Run the code cell below, which simulates 100 data samples, splits them into 60% training and 40% validation data, and fits a fairly-complex neural network model to the data for 200 training epochs.

Obseve the model's "loss" on the training data and its "val_loss" on the validation data over the course of the training run.

In [None]:
import sklearn.datasets
import sklearn.model_selection
import matplotlib.pyplot as plt
import tensorflow as tf

# simulate data
x,y = sklearn.datasets.make_regression(n_samples=100,
                                       n_features=2,
                                       bias=100.0,
                                       noise=10.0,
                                       random_state=201188)
y /= 100.0

# partition into train and validation subsets
train_x, valid_x, train_y, valid_y = sklearn.model_selection.train_test_split(x,
                                                                              y,
                                                                              test_size=40,
                                                                              random_state=221882)

# package training and validation data into tensorflow Dataset objects
train_data = tf.data.Dataset.from_tensor_slices((train_x, train_y)).batch(10)
valid_data = tf.data.Dataset.from_tensor_slices((valid_x, valid_y)).batch(10)

# build model
model = tf.keras.models.Sequential()
model.add(tf.keras.layers.Dense(units=4, activation=tf.keras.activations.relu, input_shape=[2]))
model.add(tf.keras.layers.Dense(units=4, activation=tf.keras.activations.relu))
model.add(tf.keras.layers.Dense(units=1))
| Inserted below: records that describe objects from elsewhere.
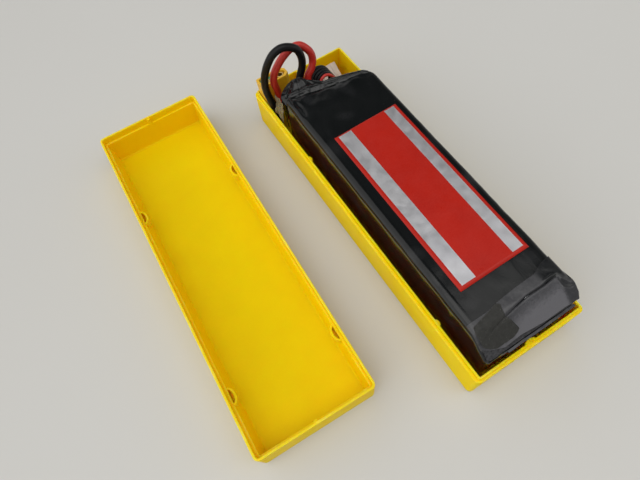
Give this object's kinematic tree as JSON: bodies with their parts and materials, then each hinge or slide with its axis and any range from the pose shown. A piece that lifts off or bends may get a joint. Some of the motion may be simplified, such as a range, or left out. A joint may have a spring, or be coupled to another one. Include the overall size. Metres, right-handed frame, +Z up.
{
  "type": "battery storage case",
  "caption": "Two-part snap case for a battery pack: a base tray holding the pack, and a matching cover tray lying open side up beside it.",
  "frame": {"origin": "centre of the underside of the base tray, on the table", "axes": "+X across the case from the cover's side towards the base's free side, +Y along the case towards the end where the leads are, +Z up"},
  "size_m": [0.1554, 0.2221, 0.065],
  "materials": {
    "case_yellow": "satin moulded",
    "sleeve_black": "heat-shrunk film",
    "label_red": "printed, laminated",
    "tape_black": "matt cloth tape",
    "boot_black": "soft moulded",
    "cell_foil": "laminated foil",
    "foam_grey": "foam",
    "board_green": "solder resist",
    "silicone_black": "soft silicone",
    "silicone_red": "soft silicone",
    "connector_amber": "moulded",
    "insert_green": "moulded",
    "contact_gold": "plated",
    "plug_white": "moulded"
  },
  "bodies": {
    "base": {"base_tray": "case_yellow"},
    "cover": {"cover_tray": "case_yellow"},
    "battery_pack": {"pack_sleeve": "sleeve_black", "end_pad": "foam_grey", "end_board": "board_green", "label_panel": "label_red", "end_tape": "tape_black", "lead_boot": "boot_black", "main_lead_black": "silicone_black", "main_lead_red": "silicone_red", "connector_body": "connector_amber", "connector_insert": "insert_green", "contact_left": "contact_gold", "contact_right": "contact_gold", "balance_plug": "plug_white", "pouch_cell_1": "cell_foil", "pouch_cell_2": "cell_foil", "pouch_cell_3": "cell_foil", "pouch_cell_4": "cell_foil", "balance_wire_1": "silicone_black", "balance_wire_2": "silicone_black", "balance_wire_3": "silicone_black", "balance_wire_4": "silicone_black", "balance_wire_5": "silicone_red"}
  },
  "joints": [
    {"name": "cover_lift", "type": "slide", "parent": "base", "child": "cover", "axis": [0, 0, 1], "range_m": [0, 0.08]},
    {"name": "pack_lift", "type": "slide", "parent": "base", "child": "battery_pack", "axis": [0, 0, 1], "range_m": [0, 0.05]}
  ]
}
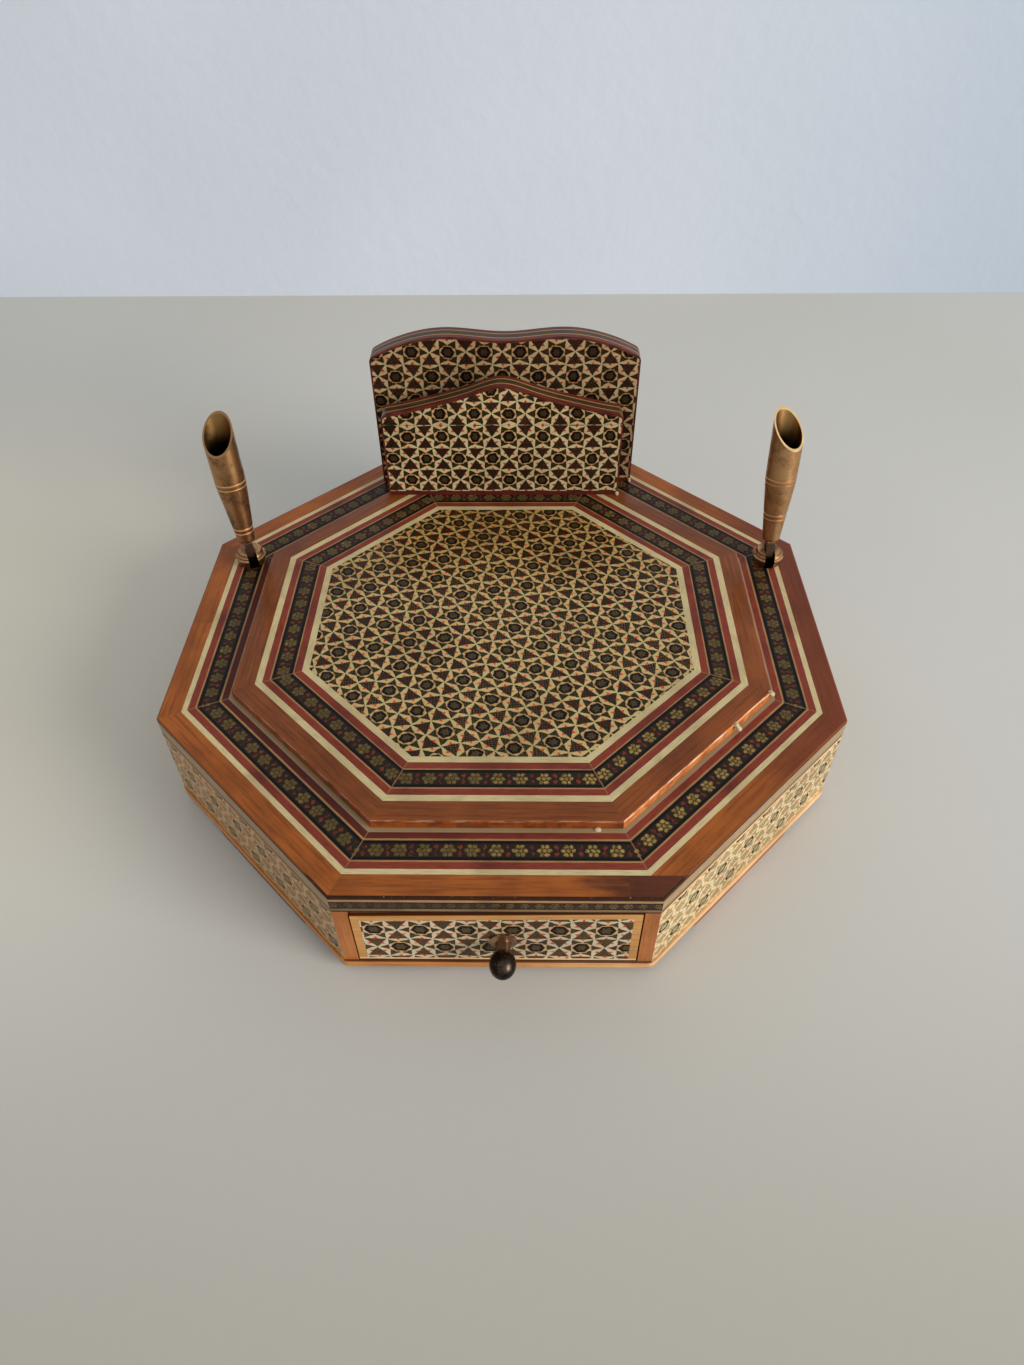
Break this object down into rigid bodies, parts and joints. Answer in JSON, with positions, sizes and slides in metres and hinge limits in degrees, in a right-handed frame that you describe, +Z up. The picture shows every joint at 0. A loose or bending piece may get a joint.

model.compile(optimizer=tf.keras.optimizers.SGD(),
              loss=tf.keras.losses.MeanSquaredError())
model.summary()

# fit model
model.fit(train_data, epochs=200, validation_data=valid_data)

You may need to run the training process a few times, to get a feeling for when and how overfitting will occur in this example. Given that the data set is very small and the batch size is also small, each training run is likely to be highly variable.

However, by the end of each run, you'll likely notice that the model's "loss" on the training data is quite a bit lower than its "val_loss" on the validation data, suggesting the model is overfitting.